• DATA EXCERPT:
-.-.-
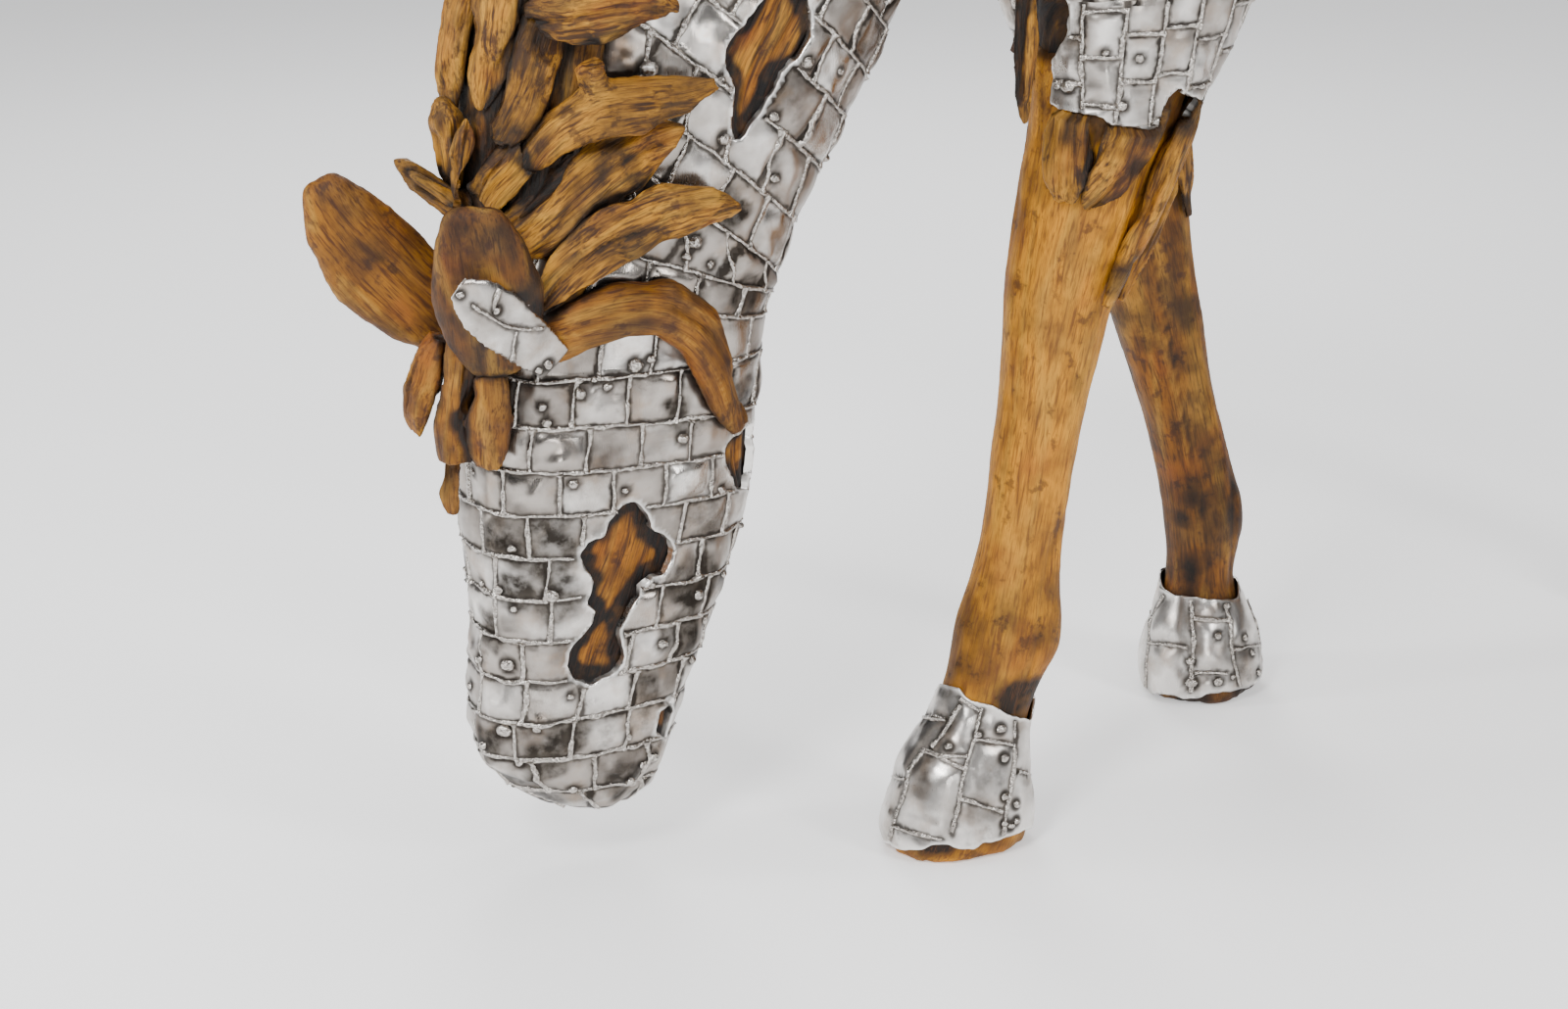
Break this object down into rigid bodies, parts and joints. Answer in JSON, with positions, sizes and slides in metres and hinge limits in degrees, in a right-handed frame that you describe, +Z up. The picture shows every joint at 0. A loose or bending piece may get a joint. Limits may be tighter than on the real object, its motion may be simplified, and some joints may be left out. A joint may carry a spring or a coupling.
{
  "type": "life-size grazing horse sculpture",
  "caption": "Life-size grazing horse in welded steel sheet and carved teak, standing on its four hooves with its muzzle near the ground.",
  "frame": {"origin": "on the ground, under the middle of the sculpture's bounding box", "axes": "+X along the horse's back from head to tail, so that it faces -X; +Y to its right side; +Z up"},
  "size_m": [2.333, 0.5596, 1.5761],
  "materials": {
    "welded_steel": "hand-beaten stainless sheet with proud weld beads",
    "carved_teak": "oiled, with scorched hollows",
    "charred_teak": "oiled, scorched black round its edge"
  },
  "bodies": {
    "root": {"brow_piece": "carved_teak", "face_window_wood": "charred_teak", "far_ear": "carved_teak", "far_forearm_slab": "carved_teak", "far_forehoof_boot": "welded_steel", "far_foreleg": "carved_teak", "forelock_left_strands": "carved_teak", "forelock_low_strand": "carved_teak", "forelock_middle_strand": "carved_teak", "forelock_wedge": "carved_teak", "jaw_window_wood": "charred_teak", "left_haunch_window_wood": "charred_teak", "left_hind_hoof_boot": "welded_steel", "left_hind_leg": "carved_teak", "left_rib_window_wood": "charred_teak", "mane_bed_crest": "carved_teak", "mane_bed_left": "carved_teak", "mane_crest_1": "carved_teak", "mane_crest_2": "carved_teak", "mane_crest_3": "carved_teak", "mane_lock_a": "carved_teak", "mane_lock_b": "carved_teak", "mane_lock_c": "carved_teak", "mane_lock_d": "carved_teak", "mane_lock_e": "carved_teak", "mane_lock_f": "carved_teak", "mane_lock_g": "carved_teak", "mane_lock_h": "carved_teak", "mane_lock_i": "carved_teak", "mane_lock_j": "carved_teak", "mane_lock_k": "carved_teak", "mane_right_1": "carved_teak", "mane_right_2": "carved_teak", "mane_right_3": "carved_teak", "mane_right_4": "carved_teak", "mane_stub": "carved_teak", "mane_upper_left_1": "carved_teak", "mane_upper_left_2": "carved_teak", "mane_upper_left_3": "carved_teak", "muzzle_window_wood": "charred_teak", "near_ear": "carved_teak", "near_ear_steel_leaf": "welded_steel", "near_forearm_front_splint": "carved_teak", "near_forearm_front_tongue": "carved_teak", "near_forearm_long_splint": "carved_teak", "near_forearm_rear_splint": "carved_teak", "near_forearm_rear_tongue": "carved_teak", "near_forehoof_boot": "welded_steel", "near_foreleg": "carved_teak", "neck_window_wood": "charred_teak", "right_haunch_window_wood": "charred_teak", "right_hind_hoof_boot": "welded_steel", "right_hind_leg": "carved_teak", "right_neck_window_wood": "charred_teak", "right_rib_window_wood": "charred_teak", "steel_clad_body": "welded_steel", "tail_piece_1": "carved_teak", "tail_piece_2": "carved_teak", "tail_piece_3": "carved_teak", "tail_piece_4": "carved_teak"}
  },
  "joints": []
}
-.-.-
• WHAT IS NEEDED:
Each line of the material should be echoed exactly.

• ANSWER FOR THIS EXERCISE:
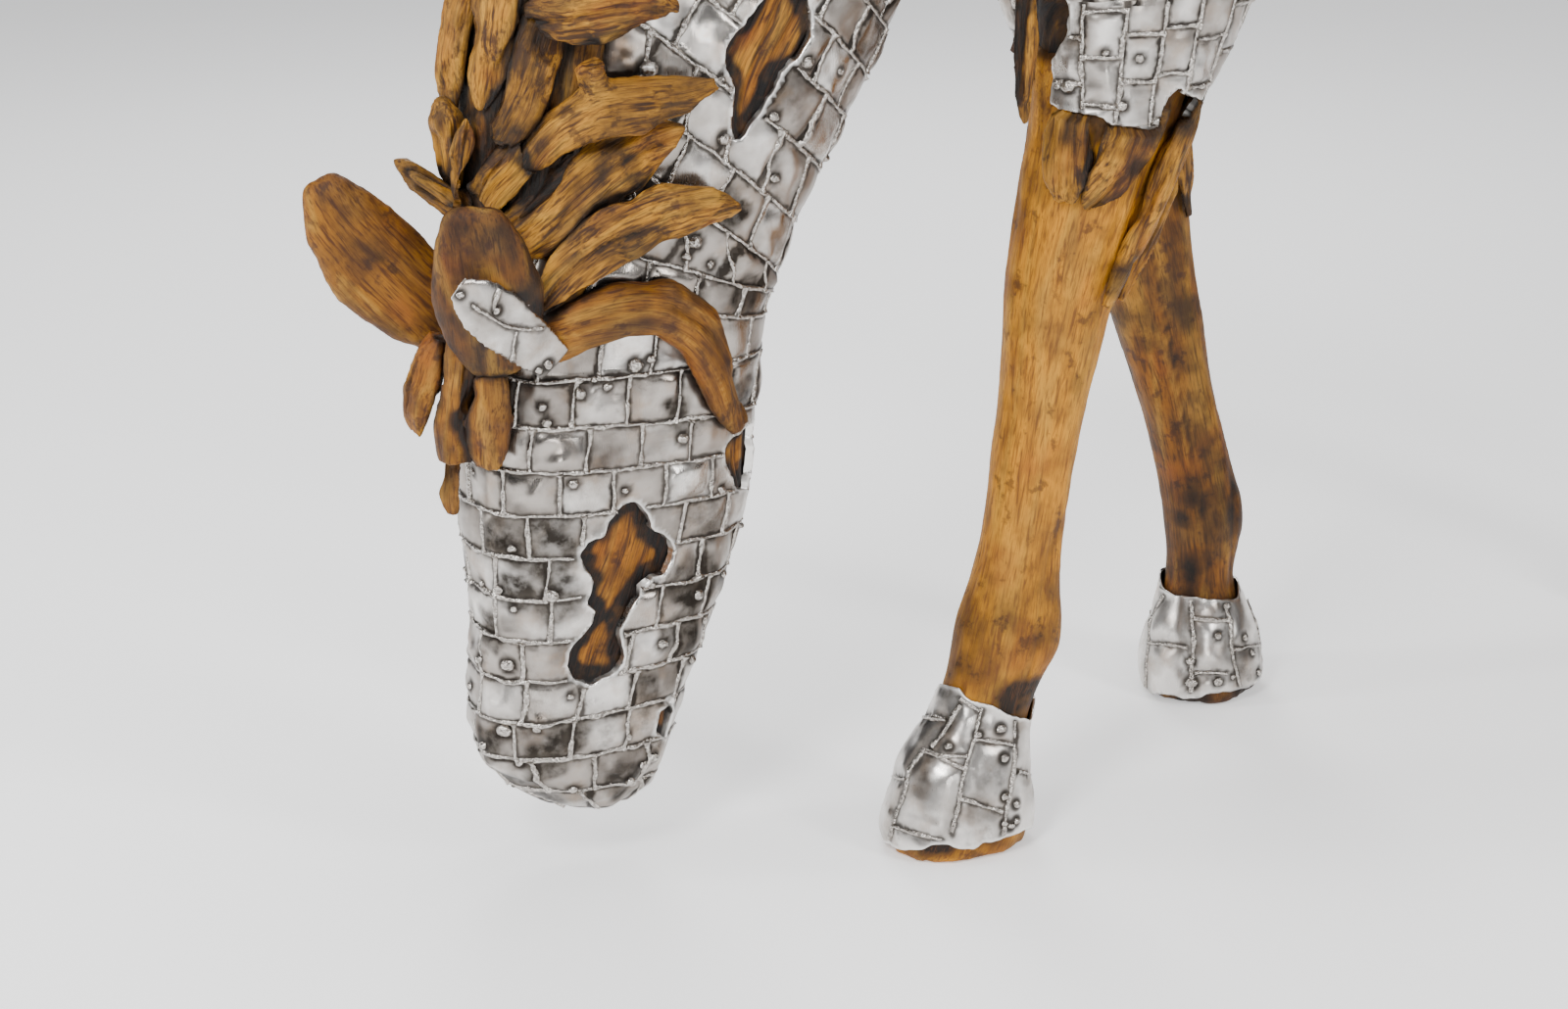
Break this object down into rigid bodies, parts and joints. Answer in JSON, with positions, sizes and slides in metres and hinge limits in degrees, in a right-handed frame that you describe, +Z up. The picture shows every joint at 0. A loose or bending piece may get a joint. Limits may be tighter than on the real object, its motion may be simplified, and some joints may be left out. A joint may carry a spring or a coupling.
{
  "type": "life-size grazing horse sculpture",
  "caption": "Life-size grazing horse in welded steel sheet and carved teak, standing on its four hooves with its muzzle near the ground.",
  "frame": {"origin": "on the ground, under the middle of the sculpture's bounding box", "axes": "+X along the horse's back from head to tail, so that it faces -X; +Y to its right side; +Z up"},
  "size_m": [2.333, 0.5596, 1.5761],
  "materials": {
    "welded_steel": "hand-beaten stainless sheet with proud weld beads",
    "carved_teak": "oiled, with scorched hollows",
    "charred_teak": "oiled, scorched black round its edge"
  },
  "bodies": {
    "root": {"brow_piece": "carved_teak", "face_window_wood": "charred_teak", "far_ear": "carved_teak", "far_forearm_slab": "carved_teak", "far_forehoof_boot": "welded_steel", "far_foreleg": "carved_teak", "forelock_left_strands": "carved_teak", "forelock_low_strand": "carved_teak", "forelock_middle_strand": "carved_teak", "forelock_wedge": "carved_teak", "jaw_window_wood": "charred_teak", "left_haunch_window_wood": "charred_teak", "left_hind_hoof_boot": "welded_steel", "left_hind_leg": "carved_teak", "left_rib_window_wood": "charred_teak", "mane_bed_crest": "carved_teak", "mane_bed_left": "carved_teak", "mane_crest_1": "carved_teak", "mane_crest_2": "carved_teak", "mane_crest_3": "carved_teak", "mane_lock_a": "carved_teak", "mane_lock_b": "carved_teak", "mane_lock_c": "carved_teak", "mane_lock_d": "carved_teak", "mane_lock_e": "carved_teak", "mane_lock_f": "carved_teak", "mane_lock_g": "carved_teak", "mane_lock_h": "carved_teak", "mane_lock_i": "carved_teak", "mane_lock_j": "carved_teak", "mane_lock_k": "carved_teak", "mane_right_1": "carved_teak", "mane_right_2": "carved_teak", "mane_right_3": "carved_teak", "mane_right_4": "carved_teak", "mane_stub": "carved_teak", "mane_upper_left_1": "carved_teak", "mane_upper_left_2": "carved_teak", "mane_upper_left_3": "carved_teak", "muzzle_window_wood": "charred_teak", "near_ear": "carved_teak", "near_ear_steel_leaf": "welded_steel", "near_forearm_front_splint": "carved_teak", "near_forearm_front_tongue": "carved_teak", "near_forearm_long_splint": "carved_teak", "near_forearm_rear_splint": "carved_teak", "near_forearm_rear_tongue": "carved_teak", "near_forehoof_boot": "welded_steel", "near_foreleg": "carved_teak", "neck_window_wood": "charred_teak", "right_haunch_window_wood": "charred_teak", "right_hind_hoof_boot": "welded_steel", "right_hind_leg": "carved_teak", "right_neck_window_wood": "charred_teak", "right_rib_window_wood": "charred_teak", "steel_clad_body": "welded_steel", "tail_piece_1": "carved_teak", "tail_piece_2": "carved_teak", "tail_piece_3": "carved_teak", "tail_piece_4": "carved_teak"}
  },
  "joints": []
}